### Work to complete
Extract the listing in its entirety, keeping each line identical to the original.
--- start ---
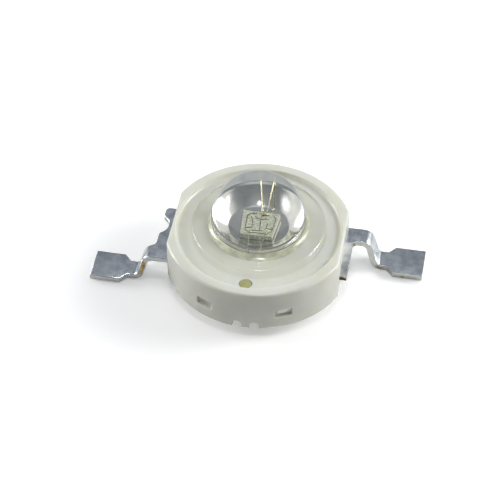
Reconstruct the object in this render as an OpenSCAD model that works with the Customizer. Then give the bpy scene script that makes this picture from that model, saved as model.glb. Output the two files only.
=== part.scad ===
// High-power light-emitting diode of the emitter kind: a moulded round housing with
// two flats, a clear dome lens, a silver-plated copper heat slug with a reflector cup,
// a bare die with four gold bond wires, and two gull-wing leads of tinned copper.
// Sizes are in millimetres. The origin is at the middle of the slug's underside,
// +Z runs up through the dome, and the leads leave along X: the anode at -X, the
// cathode at +X.

/* [Housing] */
// Diameter of the round housing
housing_d = 8; // [7.6:0.1:9]
// Width across the two flats that the leads leave
across_flats = 7.36; // [7.2:0.02:7.5]
// Height of the housing wall
housing_h = 1.99; // [1.9:0.01:2.2]
// Gap from the board to the housing's underside
housing_lift = 0.55; // [0.5:0.01:0.6]
// Width of the flat rim round the top
rim_w = 0.45; // [0.41:0.01:0.6]
// Depth of the coved groove inside the rim
groove_depth = 0.18; // [0.1:0.02:0.24]
// Radius on the rim's outer edge
rim_round = 0.12; // [0.05:0.01:0.2]

/* [Lens] */
// Radius of the dome
dome_r = 2.02; // [1.96:0.02:2.2]
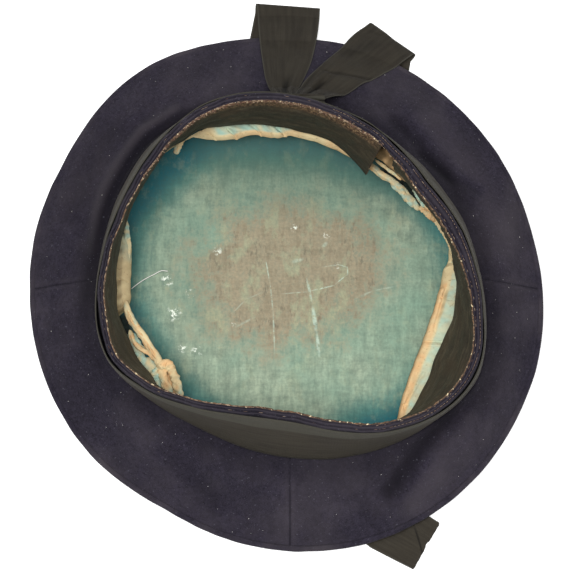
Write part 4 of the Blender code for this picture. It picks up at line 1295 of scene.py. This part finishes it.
def roll_points(half_width, half_height, line, seed):
    """Points round a soft roll of cloth: rows round it and columns along it, drawn in at its ends."""
    spine = along_table(line, 44)
    across = np.cross(np.gradient(spine, axis=0), (0.0, 0.0, 1.0))
    across /= np.linalg.norm(across, axis=1)[:, None]
    way = np.linspace(0.0, 1.0, len(spine))[None]
    turn = np.radians(np.arange(0.0, 360.0, 15.0))[:, None]
    ends = np.clip(1.0 - np.abs(2.0 * way - 1.0) ** 7, 0.02, 1.0) ** 0.5
    size = ends * (1.0 + 0.16 * waves(way * 20 * MM + 0 * turn, turn * 3 * MM, 6 * MM, seed))
    out = half_width * MM * np.cos(turn) * size
    up = half_height * MM * np.sin(turn) * size
    creased = 0.16 * MM * waves(way * 26 * MM + 0 * turn, turn * 2.2 * MM, 2.4 * MM, seed + 100) * ends
    raised = np.stack([0 * up, 0 * up, up + creased], -1)
    return spine[None] + (out + creased)[..., None] * across[None] + raised


class RollsBuild(bpy.types.Operator):
    """Build the hem's rolls, its twisted cord and its bunches"""
    bl_idname = "sailor_cap.rolls"
    bl_label = "Hem rolls"

    def execute(self, context):
        own = settings("cap_lining")
        tints = np.array([srgb(156, 186, 170), own.cream[:], own.peach[:], srgb(98, 80, 52)])
        finish = finish_of("hem cotton", hem_finish)
        for seed, (name, half_width, half_height, first, last, *line) in enumerate(HEM_ROLLS):
            points = roll_points(half_width, half_height, line, seed)
            mesh = cap_ends(grid_mesh("hem_" + name, points, section=True), *points.shape[:2])
            tone = mix(first, last, np.broadcast_to(np.linspace(0.0, 1.0, points.shape[1]), points.shape[:2]))
            # Painted shade: the underside and flanks of each roll are tinted further towards peach and brown
            under = np.clip(0.2 - np.sin(np.radians(np.arange(0.0, 360.0, 15.0))), 0.0, 1.0)[:, None]
            tone = tone + under + 0.4 * waves(points[..., 0], points[..., 1], 5 * MM, seed + 200)
            tone = np.clip(tone, 0.0, 3.0)
            whole = np.minimum(np.floor(tone).astype(int), 2)
            paint(mesh, "tint", mix(tints[whole], tints[whole + 1], smooth(tone - whole)[..., None]))
            piece("hem_" + name, mesh, finish, "cream_hem")
        return {"FINISHED"}


# Ribbon: the wrap round the band, the knot and the tails

# How far the wrap's upper edge stands off the band and how far its middle bulges: angle, then millimetres
WRAP_GAPS = (
    (0, 0.3, 0.8), (10, 0.3, 1.6), (20, 0.4, 3.0), (30, 0.5, 3.4), (38, 0.6, 2.8), (46, 0.6, 1.4),
    (56, 0.4, 0.4), (70, 0.2, 0.2), (100, 0.2, 0.2), (120, 0.3, 0.8), (140, 0.3, 1.6), (160, 0.3, 1.2),
    (178, 0.3, 0.5), (190, 0.6, 0.4), (199, 1.6, 0.8), (208, 1.4, 1.0), (220, 0.5, 0.8), (250, 0.2, 0.3),
    (300, 0.3, 0.3), (318, 0.4, 0.8), (328, 0.7, 1.0), (337, 0.5, 0.8), (350, 0.3, 0.6),
)
WRAP_LOW = 0.7 * MM
WRAP_DROP = (
    (0, 2.0), (30, 2.2), (60, 2.4), (90, 2.8), (120, 1.6), (150, 1.3), (180, 1.6), (210, 2.8), (230, 1.4),
    (260, 1.0), (285, 1.2), (300, 1.2), (330, 2.0), (345, 1.9),
)


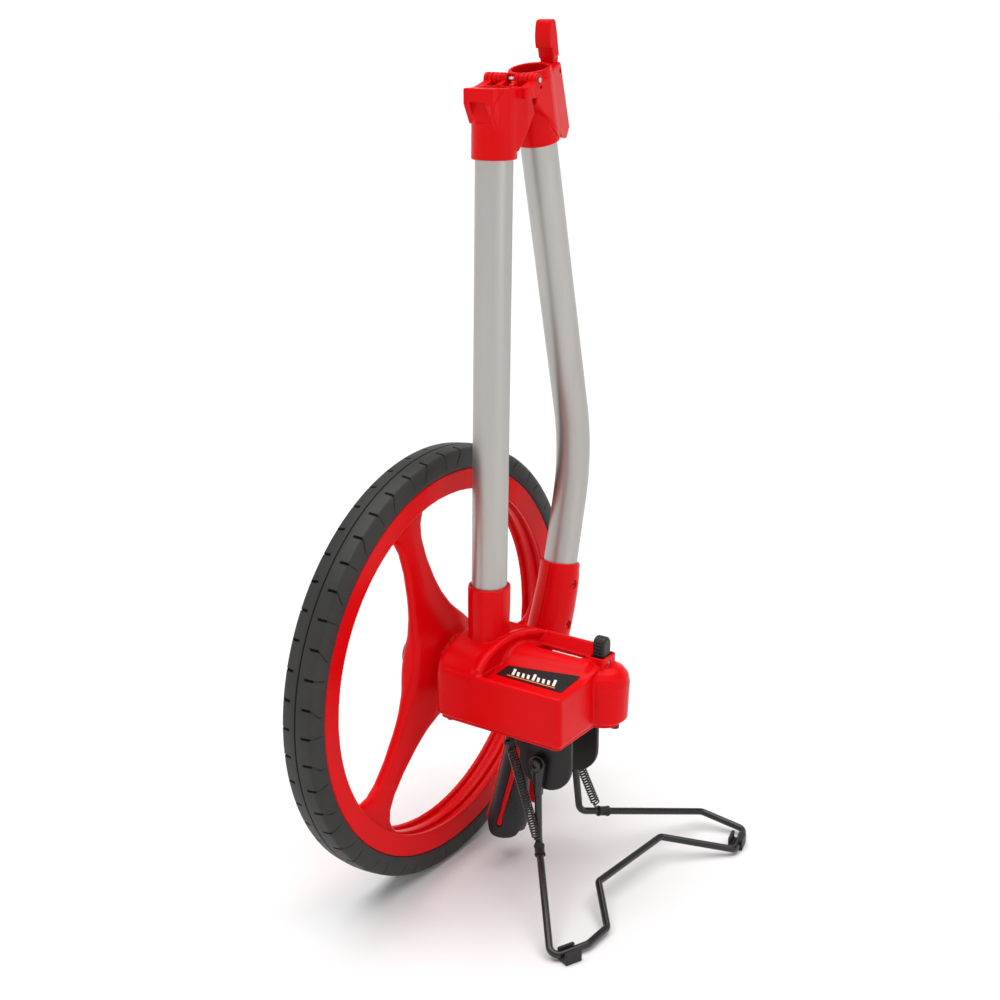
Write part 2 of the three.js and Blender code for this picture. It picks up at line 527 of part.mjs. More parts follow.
--- end ---
### Completed exercise
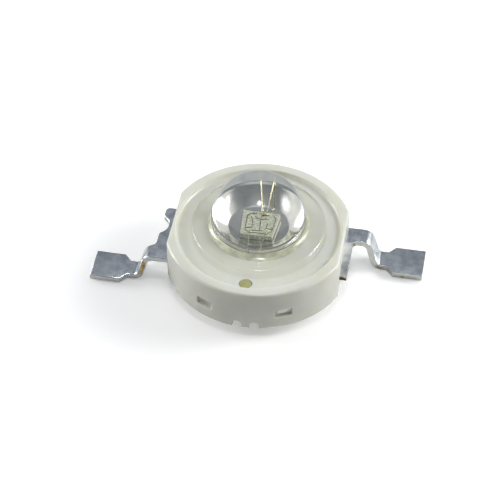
Reconstruct the object in this render as an OpenSCAD model that works with the Customizer. Then give the bpy scene script that makes this picture from that model, saved as model.glb. Output the two files only.
=== part.scad ===
// High-power light-emitting diode of the emitter kind: a moulded round housing with
// two flats, a clear dome lens, a silver-plated copper heat slug with a reflector cup,
// a bare die with four gold bond wires, and two gull-wing leads of tinned copper.
// Sizes are in millimetres. The origin is at the middle of the slug's underside,
// +Z runs up through the dome, and the leads leave along X: the anode at -X, the
// cathode at +X.

/* [Housing] */
// Diameter of the round housing
housing_d = 8; // [7.6:0.1:9]
// Width across the two flats that the leads leave
across_flats = 7.36; // [7.2:0.02:7.5]
// Height of the housing wall
housing_h = 1.99; // [1.9:0.01:2.2]
// Gap from the board to the housing's underside
housing_lift = 0.55; // [0.5:0.01:0.6]
// Width of the flat rim round the top
rim_w = 0.45; // [0.41:0.01:0.6]
// Depth of the coved groove inside the rim
groove_depth = 0.18; // [0.1:0.02:0.24]
// Radius on the rim's outer edge
rim_round = 0.12; // [0.05:0.01:0.2]

/* [Lens] */
// Radius of the dome
dome_r = 2.02; // [1.96:0.02:2.2]
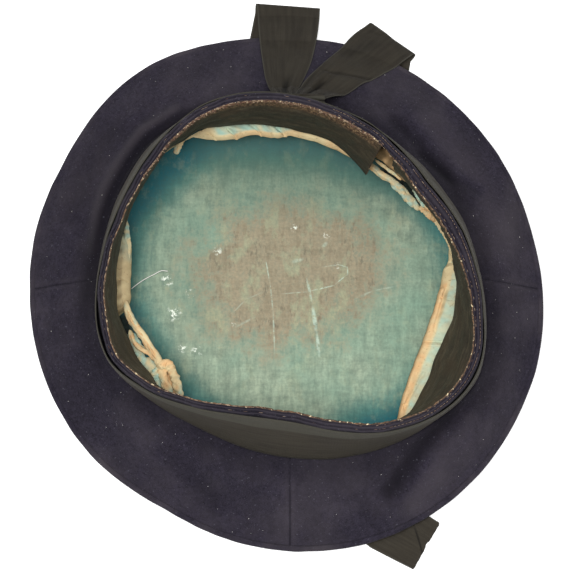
Write part 4 of the Blender code for this picture. It picks up at line 1295 of scene.py. This part finishes it.
def roll_points(half_width, half_height, line, seed):
    """Points round a soft roll of cloth: rows round it and columns along it, drawn in at its ends."""
    spine = along_table(line, 44)
    across = np.cross(np.gradient(spine, axis=0), (0.0, 0.0, 1.0))
    across /= np.linalg.norm(across, axis=1)[:, None]
    way = np.linspace(0.0, 1.0, len(spine))[None]
    turn = np.radians(np.arange(0.0, 360.0, 15.0))[:, None]
    ends = np.clip(1.0 - np.abs(2.0 * way - 1.0) ** 7, 0.02, 1.0) ** 0.5
    size = ends * (1.0 + 0.16 * waves(way * 20 * MM + 0 * turn, turn * 3 * MM, 6 * MM, seed))
    out = half_width * MM * np.cos(turn) * size
    up = half_height * MM * np.sin(turn) * size
    creased = 0.16 * MM * waves(way * 26 * MM + 0 * turn, turn * 2.2 * MM, 2.4 * MM, seed + 100) * ends
    raised = np.stack([0 * up, 0 * up, up + creased], -1)
    return spine[None] + (out + creased)[..., None] * across[None] + raised


class RollsBuild(bpy.types.Operator):
    """Build the hem's rolls, its twisted cord and its bunches"""
    bl_idname = "sailor_cap.rolls"
    bl_label = "Hem rolls"

    def execute(self, context):
        own = settings("cap_lining")
        tints = np.array([srgb(156, 186, 170), own.cream[:], own.peach[:], srgb(98, 80, 52)])
        finish = finish_of("hem cotton", hem_finish)
        for seed, (name, half_width, half_height, first, last, *line) in enumerate(HEM_ROLLS):
            points = roll_points(half_width, half_height, line, seed)
            mesh = cap_ends(grid_mesh("hem_" + name, points, section=True), *points.shape[:2])
            tone = mix(first, last, np.broadcast_to(np.linspace(0.0, 1.0, points.shape[1]), points.shape[:2]))
            # Painted shade: the underside and flanks of each roll are tinted further towards peach and brown
            under = np.clip(0.2 - np.sin(np.radians(np.arange(0.0, 360.0, 15.0))), 0.0, 1.0)[:, None]
            tone = tone + under + 0.4 * waves(points[..., 0], points[..., 1], 5 * MM, seed + 200)
            tone = np.clip(tone, 0.0, 3.0)
            whole = np.minimum(np.floor(tone).astype(int), 2)
            paint(mesh, "tint", mix(tints[whole], tints[whole + 1], smooth(tone - whole)[..., None]))
            piece("hem_" + name, mesh, finish, "cream_hem")
        return {"FINISHED"}


# Ribbon: the wrap round the band, the knot and the tails

# How far the wrap's upper edge stands off the band and how far its middle bulges: angle, then millimetres
WRAP_GAPS = (
    (0, 0.3, 0.8), (10, 0.3, 1.6), (20, 0.4, 3.0), (30, 0.5, 3.4), (38, 0.6, 2.8), (46, 0.6, 1.4),
    (56, 0.4, 0.4), (70, 0.2, 0.2), (100, 0.2, 0.2), (120, 0.3, 0.8), (140, 0.3, 1.6), (160, 0.3, 1.2),
    (178, 0.3, 0.5), (190, 0.6, 0.4), (199, 1.6, 0.8), (208, 1.4, 1.0), (220, 0.5, 0.8), (250, 0.2, 0.3),
    (300, 0.3, 0.3), (318, 0.4, 0.8), (328, 0.7, 1.0), (337, 0.5, 0.8), (350, 0.3, 0.6),
)
WRAP_LOW = 0.7 * MM
WRAP_DROP = (
    (0, 2.0), (30, 2.2), (60, 2.4), (90, 2.8), (120, 1.6), (150, 1.3), (180, 1.6), (210, 2.8), (230, 1.4),
    (260, 1.0), (285, 1.2), (300, 1.2), (330, 2.0), (345, 1.9),
)


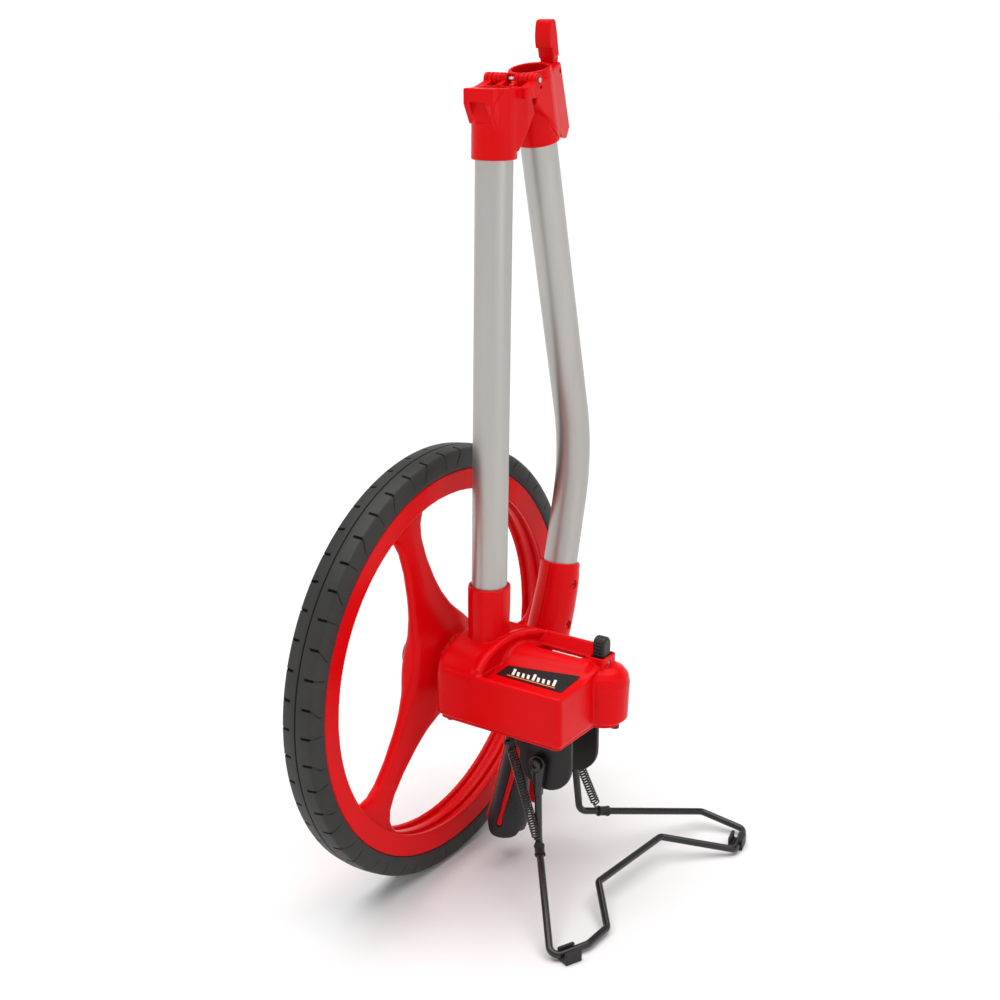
Write part 2 of the three.js and Blender code for this picture. It picks up at line 527 of part.mjs. More parts follow.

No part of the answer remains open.